Однажды он мне сказал: Генрих, вот если я что-нибудь могу вам пожелать (он всегда мне на вы говорил. Он стал мне вторым отцом вообще-то). Значит, если я могу что-то вам пожелать, это чтобы не случилось так, что вы встанете как-нибудь утром, пойдете в ванную комнату побриться, почистить зубы, и чтобы, увидев свое лицо в зеркале, вам захотелось плюнуть. Вот я никогда этого не забывал.

Я был в пропаганде. Я долго был. В Советском Союзе не было журналистики все-таки, давайте признаемся. Там были люди, которые очень хорошо писали. Но все-таки журналистики как таковой не было. Я работал в зарубежной пропаганде. То есть на «туда». Сначала в Агентстве Печати Новости, в журнале Soviet Life, который мы издавали в обмен на журнал «Америка». Потом в журнале «Спутник». А потом на Гостелерадио в Главной редакции радиовещания на США и Англию. «Голос Америки», только наоборот.

Я был абсолютно убежденным сторонником советской системы, несмотря на все трудности. Я был сторонником социализма. Считаю, что были замечательные идеи. Поэтому мне не трудно было быть пропагандистом. Тем более что я говорил, ну они же о нас там только плохое говорят. Ну как-то кто-то должен… Меня слушало в Америке, может, человека три-четыре. Но не важно. Там не очень слушали короткие волны.

Все было хорошо. Потом с 68-го года, когда мы ввели танки в Прагу… Это был первый удар, первая трещина, что ли, в моем идеологическом здании. И как я ни пытался это оправдать, а я пытался… И мы всегда пытаемся оправдать близких, ребенка, который не так поступил. Это характерно. И я находил аргументы, я же умею. У меня же есть, как говорится, еврейский мозг. Он же умеет находить то, что другие не находят. И тем не менее я-то понимал, что это нельзя оправдать. Но заглушал.

И время шло. Я продолжал работать. Продолжал делать. Продолжал, продолжал… Трещина все росла.

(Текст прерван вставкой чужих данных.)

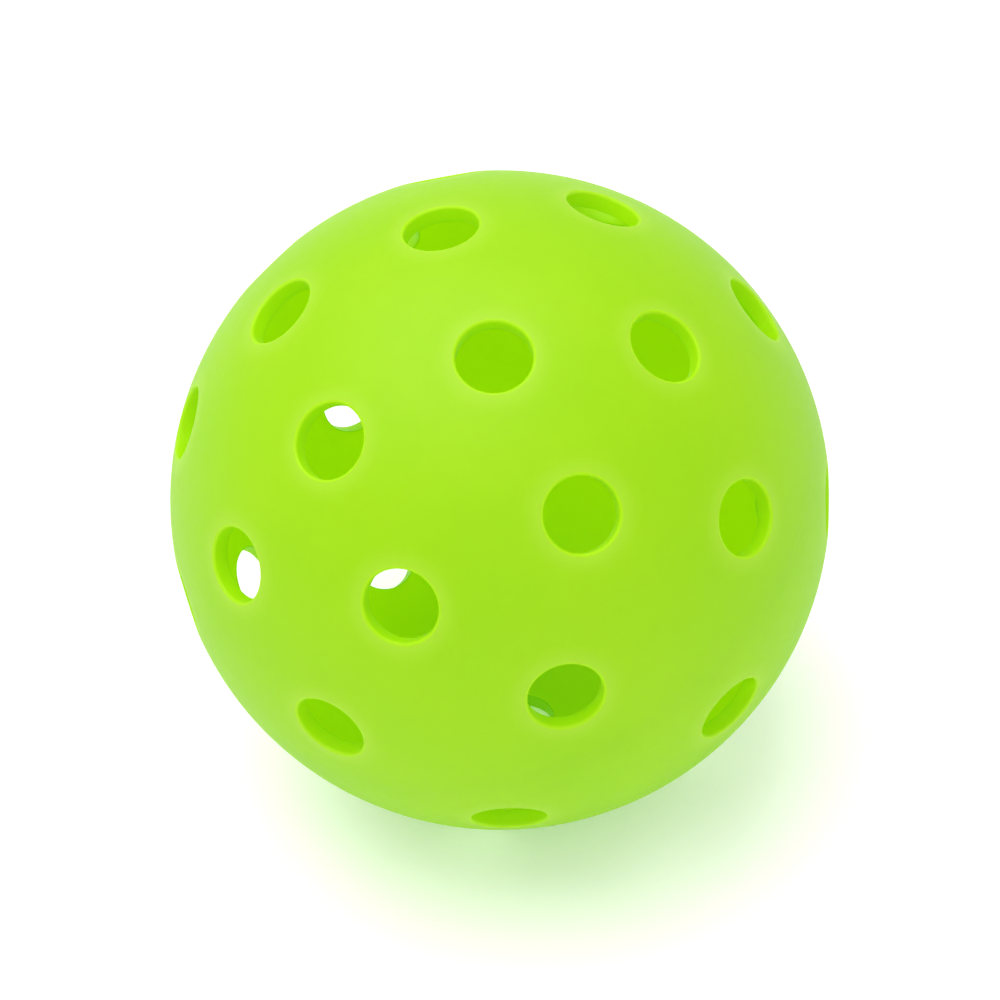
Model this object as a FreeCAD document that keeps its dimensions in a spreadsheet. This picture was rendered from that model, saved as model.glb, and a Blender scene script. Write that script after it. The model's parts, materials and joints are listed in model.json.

И вот вы спрашиваете, было ли время, когда мне плохо было жить? Да. В это время мне плохо было жить. Я об этом до сих пор сожалею, что это было. И хоть я и не религиозный человек, но это грех. То, что я делал, – это был грех. Потому что я обманывал людей. И может быть то, что я делаю потом, делаю сейчас и уже не первый день, это из-за этого. Из-за того, что я через это прошел. Ушел. Сумел как-то отмыться, что ли. И пообещал себе, что никогда больше ни на какую партию, ни на какую власть, ни на какое правительство я работать не буду. И буду всегда думать только о том, что я делаю, применительно к тем людям, которые потребляют мой, что ли, товар. И мне все равно: эти меня критикуют, те меня критикуют. Это мне совершенно все безразлично. Потому что самый жесткий критик – это я сам. И тот опыт – он не забудется никогда.

Так что если вы спрашиваете, а может ли человек справиться? Да, может. Причем без героизма. Это не те люди, которые вышли восемь человек в 68-м году на Красную площадь, протестуя против того, что было в Праге. Вот это герои. Они конечно ничего не сделали. Они не помогли. Но они понимали, что их посадят. И скорее всего они могут никогда не выйти. Вот это героизм.

Надо очень четко понимать разницу между этим и тем, что человек сегодня, условно говоря, там что-то такое сказал и даже потерял работу. Ну и что? Ну, бывает. Но тут большая разница.

Возвращаясь к вашему вопросу: да, был такой период, который я вспоминаю, который я не забуду, когда мне плохо жилось.